June 20, 2006


Good grief. I don't understand why otherwise rational people are so unreasonable when things turn to the theory of evolution. And I don't mean those who want to teach ID alongside it. I mean perfectly reasonable, progressive people, that somehow feel so vested in the theory of unguided evolution that they feel themselves compelled to put it on some pedestal. They can actually bring themselves to write or say that it is more than a theory. I don't get that, did they all of a sudden forget how science works? We don't do any better than theories. Ever.

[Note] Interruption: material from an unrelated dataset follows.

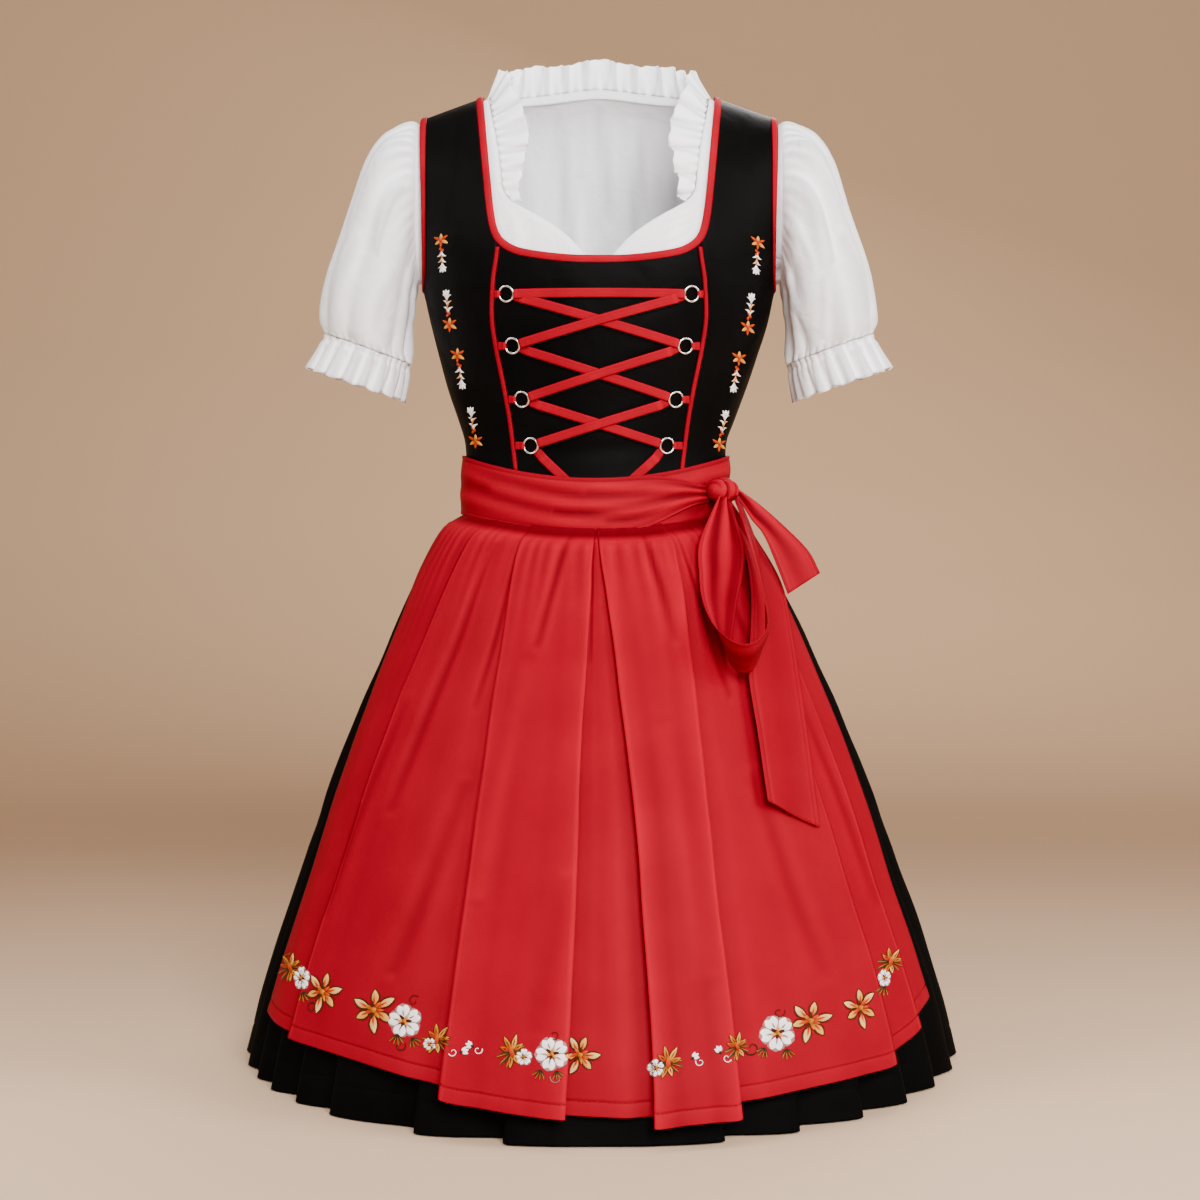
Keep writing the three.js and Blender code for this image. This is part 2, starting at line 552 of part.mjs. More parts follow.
const CORD_ROWS = SEAM_ROWS.slice(2, -1);
bothSides('panel_cord', 'redRibbon', () => strip({
  side: -1,
  path: CORD_ROWS.map((level) => onForm(-1, seamX(level), level)),
  width: PANEL_CORD.width,
  wallOut: TRIM_OUT,
  thickness: PANEL_CORD.wall,
  toRight: 0.5,
  toLeft: 0.5,
}));

// Lacing: rings on short tabs, and flat ribbon that crosses from ring to ring
const frontNormal = (x, level) => {
  const angle = angleAt(-1, x, level);
  return onTorso(-1, angle, level, 1).sub(onTorso(-1, angle, level, 0));
};
const onFront = (x, level, out) => onTorso(-1, angleAt(-1, x, level), level, out);

function ring(x, height) {
  const geometry = new THREE.TorusGeometry(RING.radius, RING.wire, 5, 12);
  const turn = new THREE.Quaternion().setFromUnitVectors(new THREE.Vector3(0, 0, 1), frontNormal(x, height));
  geometry.applyQuaternion(turn);
  const middle = onFront(x, height, RING.wire + 0.7);
  geometry.translate(middle.x, middle.y, middle.z);
  return geometry;
}

function tab(x, height) {
  const sign = Math.sign(x);
  const from = x + sign * (RING.radius + RING.wire + 0.4);
  const to = sign * (seamX(height) - PANEL_CORD.width / 2 - 0.5);
  const steps = sign > 0 ? [from, to] : [to, from];
  return wall({
    columns: 1,
    rows: 1,
    thickness: TAB.wall,
    place: (i, j) => onFront(mix(...steps, i), height + (j - 0.5) * TAB.height, TRIM_OUT + TAB.wall),
  });
}

RINGS.forEach((spot, k) => {
  for (const sign of [-1, 1]) {
    const name = sign < 0 ? 'left' : 'right';
    add(`ring_${name}_${k + 1}`, ring(sign * spot.x, spot.height), 'steel');
    add(`tab_${name}_${k + 1}`, tab(sign * spot.x, spot.height), 'redRibbon');
  }
});

function lace(from, to, out) {
  const steps = 8;
  const slope = new THREE.Vector2(to.x - from.x, to.height - from.height).normalize();
  return wall({
    columns: steps,
    rows: 1,
    thickness: RIBBON_WALL,
    place: (i, j) => {
      const share = i / steps;
      const across = (j - 0.5) * LACE.width;
      const x = mix(from.x, to.x, share) - slope.y * across;
      const height = mix(from.height, to.height, share) + slope.x * across;
      return onFront(x, height, out + RIBBON_WALL);
    },
  });
}
const spotOf = (k, sign) => ({ x: sign * RINGS[k].x, height: RINGS[k].height });
const inward = (spot, by) => ({ x: spot.x - Math.sign(spot.x) * by, height: spot.height });
add('lace_top', lace(inward(spotOf(0, -1), -2), inward(spotOf(0, 1), -2), LACE.low), 'redRibbon');
for (let k = 0; k < RINGS.length; k += 1) {
  for (const sign of [-1, 1]) {
    const from = spotOf(k, sign);
    const last = k === RINGS.length - 1;
    const to = last ? { x: sign * LACE.tail, height: LACE.tailHeight } : spotOf(k + 1, -sign);
    const fall = k === 0 ? 12 : last ? 3 : 8;
    const drop = { x: from.x - sign * fall, height: from.height - fall };
    const end = last ? to : { x: to.x + sign * 4, height: to.height + 3 };
    const out = sign < 0 ? LACE.low : LACE.high;
    const ends = sign < 0 ? [drop, end] : [end, drop];
    add(`lace_${sign < 0 ? 'left' : 'right'}_${k + 1}`, lace(...ends, out), 'redRibbon');
  }
}

// Skirt
const skirtAt = (column, height) => read(SKIRT, 'height', column, height);
const frontShare = (angle) => Math.max(0, Math.cos(angle)) ** 2;
const sashHeight = (edge, angle) => edge.side - edge.dip * frontShare(angle);

// A place on the skirt's outer form. level counts up to the sash's edge at every angle, out moves it away.
function skirtForm(angle, level, out) {
  const edge = sashHeight(SASH.lower, angle);
  const height = level <= SASH_EDGE
    ? level - (SASH_EDGE - edge) * (level / SASH_EDGE) ** 2
    : mix(edge, WAIST_SEAM, (level - SASH_EDGE) / (WAIST_SEAM - SASH_EDGE));
  const depth = Math.cos(angle) > 0 ? skirtAt('front', level) : skirtAt('back', level);
  return new THREE.Vector3(
    skirtAt('shift', level) + (skirtAt('half', level) + out) * Math.sin(angle),
    -(depth + out) * Math.cos(angle),
    height,
  );
}

// The edges of all pleats round the skirt: each fold stands out, then steps in and rises to the next one
function pleatEdges() {
  const rightSide = [];
  const leftSide = [];
  for (const [folds, list] of [[FOLDS_RIGHT, rightSide], [FOLDS_LEFT, leftSide]]) {
    folds.forEach((fold) => {
      list.push({ angle: fold, inset: 0 }, { angle: fold + FOLD.step, inset: 1 });
    });
  }
  const across = [{ angle: -FOLDS_LEFT[0] * 0.4, inset: 0.12 }, { angle: FOLDS_RIGHT[0] * 0.35, inset: 0.12 }];
  const left = leftSide.reverse().map((edge) => ({ ...edge, angle: -edge.angle }));
  const seam = [{ angle: 180, inset: 0.9 }];
  return [...left, ...across, ...rightSide, ...seam];
}
const PLEATS = pleatEdges();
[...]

And the worst is that they always try to pull the rest of our scientific endeavours into the fray, either by comparing unguided evolution to the theory of gravity, or by saying that it is studied with the same means and rigour as physics, or chemistry. In the pantheon of science, evolution is a very long way away from physics, my friends. It ain't even in the same building.

Why do progressives accept the battleground that others have chosen, and bet all of science on it? Unguided evolution is a great theory, built on the basis of a very sketchy record of the past, and on an enormous and ungoing study of the life on this planet. But it is incomplete.

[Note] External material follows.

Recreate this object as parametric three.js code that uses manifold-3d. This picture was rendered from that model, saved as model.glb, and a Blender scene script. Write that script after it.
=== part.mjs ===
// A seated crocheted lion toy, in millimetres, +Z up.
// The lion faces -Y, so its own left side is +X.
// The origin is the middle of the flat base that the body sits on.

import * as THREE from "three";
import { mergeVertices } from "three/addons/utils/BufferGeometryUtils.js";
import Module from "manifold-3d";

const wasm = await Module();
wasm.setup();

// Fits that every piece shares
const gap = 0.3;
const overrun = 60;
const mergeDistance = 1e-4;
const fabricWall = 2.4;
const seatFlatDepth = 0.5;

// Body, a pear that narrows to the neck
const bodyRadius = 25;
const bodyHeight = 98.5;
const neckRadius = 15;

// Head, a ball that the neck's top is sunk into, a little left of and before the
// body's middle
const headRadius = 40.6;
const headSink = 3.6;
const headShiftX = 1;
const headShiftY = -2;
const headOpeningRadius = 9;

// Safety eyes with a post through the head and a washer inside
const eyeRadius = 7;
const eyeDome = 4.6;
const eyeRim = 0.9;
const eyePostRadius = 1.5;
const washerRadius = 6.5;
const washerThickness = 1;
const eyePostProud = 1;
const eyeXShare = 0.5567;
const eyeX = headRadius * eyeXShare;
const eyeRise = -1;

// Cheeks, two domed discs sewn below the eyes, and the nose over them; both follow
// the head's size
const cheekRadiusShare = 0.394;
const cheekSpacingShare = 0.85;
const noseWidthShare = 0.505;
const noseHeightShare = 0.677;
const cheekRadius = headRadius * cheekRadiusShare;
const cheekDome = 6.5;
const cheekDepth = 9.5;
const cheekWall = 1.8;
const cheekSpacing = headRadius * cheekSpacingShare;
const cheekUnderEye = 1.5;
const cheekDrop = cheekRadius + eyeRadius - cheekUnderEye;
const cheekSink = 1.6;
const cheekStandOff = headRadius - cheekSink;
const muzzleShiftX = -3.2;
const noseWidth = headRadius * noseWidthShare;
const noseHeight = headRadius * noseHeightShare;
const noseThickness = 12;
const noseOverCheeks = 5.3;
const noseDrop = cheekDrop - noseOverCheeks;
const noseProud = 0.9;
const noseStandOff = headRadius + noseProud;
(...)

You know, comparing it to Newton's laws of gravity may not be a bad idea after all. Newton's laws stood for centuries as absolutely perfect. Tested over and over again, leading to numerous inventions and seriously changing the nature of our societies. Tested much, much better than the theory of evolution, one might add (after all, it's a tad easier to measure the speed of a falling item than it is to get a species to grow a new sensory organ. Or lose one...). And yet, Newton's laws are wrong. Not by much, mind you, when tested in everyday applications. Not much at all, for most practical uses. And yet, it is fundamentally, spectacularly wrong. Einstein's universe is drastically, qualitatively different than Newton's. And you can't tell them apart unless you have really accurate instruments measuring very reproducible experimental results.

Let them teach ID. Like its opponents say, there's not much to it, so it won't take much time in the curriculum. And, as the polls below show, generations of teaching ONLY unguided evolution has lead to a population that simply does not believe in it. Since 1982, the number of Americans that believe in unguided evolution has been stable and below 14%. So, allow ID in the schools, and move on to something that matters. The US lost this battle. Ages ago. ID won't harm science, in any serious way. Opposing it does.